Identifying Cross-Sell and Upsell Opportunities
Opportunity identification requires understanding your customers’ usage patterns, needs, and potential. Data analysis reveals patterns that indicate readiness for expansion. Customers who have reached certain usage milestones — completing onboarding, achieving specific outcomes, or hitting capacity limits — are prime candidates for upsells. Customers who are engaging with content about specific topics or asking questions about specific problems are prime candidates for cross-sells.
Product usage data provides the most reliable signals for expansion opportunities. A customer who is reaching storage limits on their current plan is ready for an upsell conversation. A customer who frequently uses feature A but has never tried feature B may benefit from a cross-sell. Usage patterns reveal needs that the customer may not have articulated but that your product team designed features to address.
Customer lifecycle stage affects receptivity to expansion offers. New customers still learning to use your product are not ready for upsells — they need to achieve initial value first. Customers who have been with you for six months or more and are achieving their desired outcomes are at peak receptivity. Long-tenured customers who may be experiencing feature fatigue need fresh value propositions that re-energize the relationship.
Timing and Approach
Timing is critical for expansion selling. An upsell or cross-sell offered too early feels pushy and damages trust. Offered too late, the customer may have already found alternative solutions to their emerging needs. The right timing varies by product and customer, but certain moments are universally strong opportunities.
Moment of success moments — when the customer achieves a significant goal with your product — create natural openings for expansion conversations. “Congratulations on reaching 10,000 active users on our platform. Many customers at this stage find that our enterprise analytics add-on gives them deeper insights into their growing user base.” Frame the expansion as a natural next step in the customer’s success journey rather than a separate sales initiative.
Customer-initiated conversations — support calls, account reviews, feedback sessions — provide opportunities to understand emerging needs. Listen for signals that the customer is facing new challenges that your additional products could address. When a customer mentions a new initiative or a new problem, explore it: “That is interesting. Have you considered how our training module could help your team get up to speed faster on that new initiative?”

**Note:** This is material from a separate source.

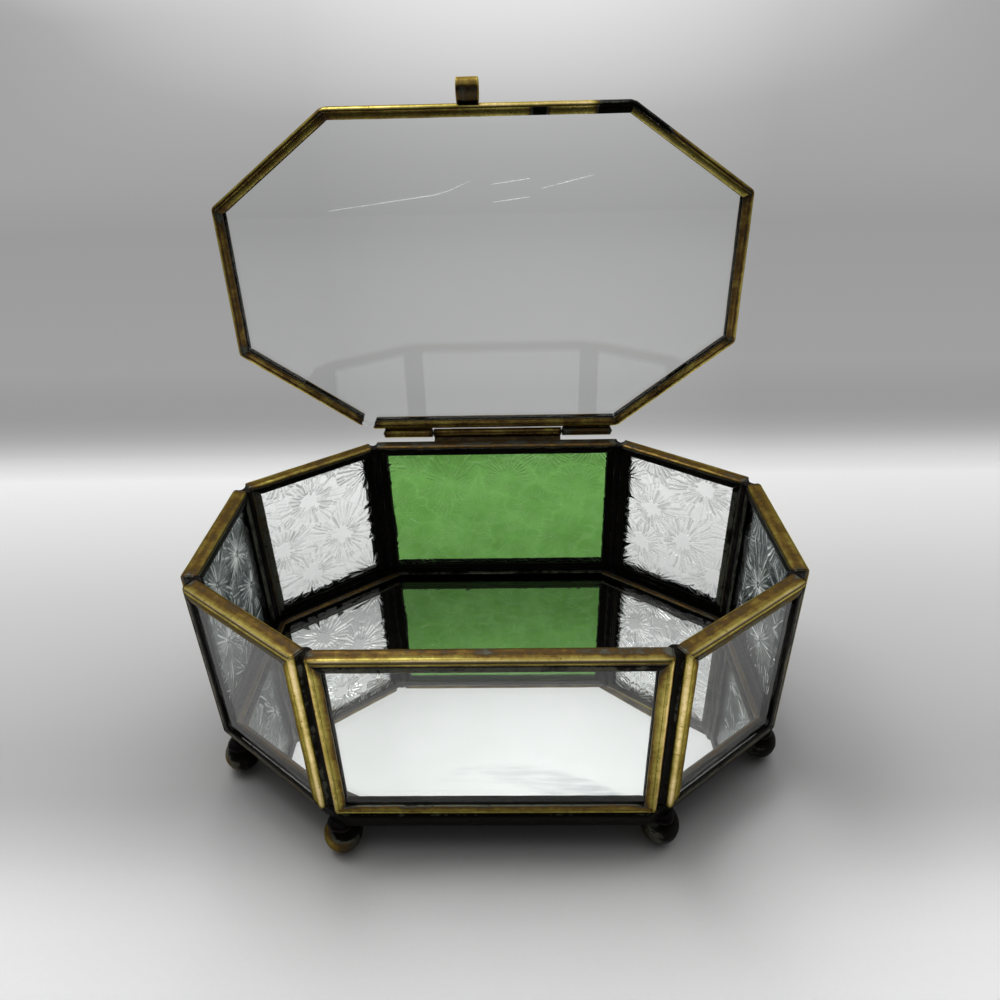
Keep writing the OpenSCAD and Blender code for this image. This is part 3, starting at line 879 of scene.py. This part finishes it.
def dress(nodes, material):
    """Gives carried-over CAD nodes a material."""
    for name in nodes:
        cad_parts[name].data.materials.clear()
        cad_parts[name].data.materials.append(material)


for i, side in enumerate(SIDES):
    if side not in PANES:
        dress([side + "_glass"], float_glass)
        continue
    middles = star_middles(side, LENGTHS[i], 70 + i)
    pane = star_pane(side + "_pane", i, middles, PANES[side], 90 + i)
    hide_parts(side + "_glass")
    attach(pane, "box")

# ---------------------------------------------------------------------------------------------
# Solder seams: run down the corners between the side panels, then blackened. Lumpy, and hollow
# where the iron drew it into the groove.
# ---------------------------------------------------------------------------------------------
CORNERS = [
    "front_left", "front_right", "right_front", "right_back",
    "back_right", "back_left", "left_back", "left_front",
]
SEAM_REACH = 1.2
SEAM_POINTS = 9
# How far out the bead's inner side starts, how far it bulges in, and how hollow its outer side is
SEAM_START, SEAM_BULGE, SEAM_HOLLOW = 0.35, 0.5, 0.9
SEAM_LUMP, SEAM_FINE = 0.16, 0.07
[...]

Value Framing for Expansion
Expansion offers must be framed in terms of the additional value the customer will receive, not the additional revenue you will earn. Customers know that upsells benefit your business — they need to understand how the upsell benefits them. Every expansion conversation should start with the customer’s desired outcome and explain how the additional product or upgrade helps them achieve it.
Quantify the value of upgrading or adding products whenever possible. “Our premium plan includes automated reporting that saves our customers an average of 10 hours per week. Based on your team’s size, that would be about $50,000 per year in recovered productivity.” Specific, quantified value is more compelling than general benefits.
Address the perceived risk of expansion. Customers may worry that upgrading is complicated, that additional features will add complexity, or that they will not use what they are paying for. Address these concerns proactively: “Upgrading is seamless — your existing setup continues working, and the new features are available immediately. We provide dedicated onboarding support for new features, and you can downgrade at any time if the additional capabilities are not delivering value.”
Building an Expansion-Focused Team
Some organizations separate expansion responsibilities from core account management. Dedicated expansion representatives focus exclusively on identifying and closing upsell and cross-sell opportunities. This specialization ensures that expansion receives focused attention rather than being squeezed between retention and support priorities.
When account managers handle both retention and expansion, they often prioritize retention because losing a customer feels more urgent than growing an account. But neglecting expansion leaves significant revenue on the table. Establish clear expectations that account managers spend a specific percentage of their time on expansion activities. Set expansion revenue targets alongside retention targets. Compensate for both renewal and growth to ensure balanced attention.
Train your team to identify and pursue expansion opportunities naturally. Role-play expansion conversations. Create scripts and frameworks for common expansion scenarios. Share success stories and best practices across the team. An expansion capability that is practiced and refined becomes a natural part of every customer interaction rather than a separate sales activity. Cross-selling and upselling are most effective when the base relationship is strong — solid account management creates the trust that makes customers receptive to expansion offers. Key account strategy provides the framework for systematic expansion within your most valuable customer relationships.
Frequently Asked Questions
When should I not try to upsell or cross-sell? When the customer is dissatisfied, when they are still in the early stages of using your product, or when the additional product does not genuinely address a need they have expressed. Pushing expansion at the wrong time damages trust and can lead to churn. Prioritize customer success over expansion revenue in every interaction.
What is the best cross-selling technique? Bundling complementary products at a package price that offers savings compared to buying separately. Bundles reduce decision complexity and increase perceived value. Customers who might not purchase an additional product individually often accept it as part of a bundle. Design bundles that genuinely work together to solve a broader customer need.
How do I train my team to cross-sell and upsell without feeling pushy? Shift the mindset from selling to helping. Train the team to identify customer needs and present solutions rather than pushing products. Practice natural transition phrases. Role-play conversations where the customer’s needs drive the discussion. When the team genuinely believes they are helping customers, expansion conversations feel natural rather than pushy.
How do I measure cross-selling and upsell success? Track attach rate — the percentage of customers who purchase additional products. Track upgrade rate — the percentage of customers who move to higher-tier plans. Track revenue per account and revenue growth rate from expansion. Compare retention rates between customers who have expanded and those who have not — expanded customers typically have significantly higher retention.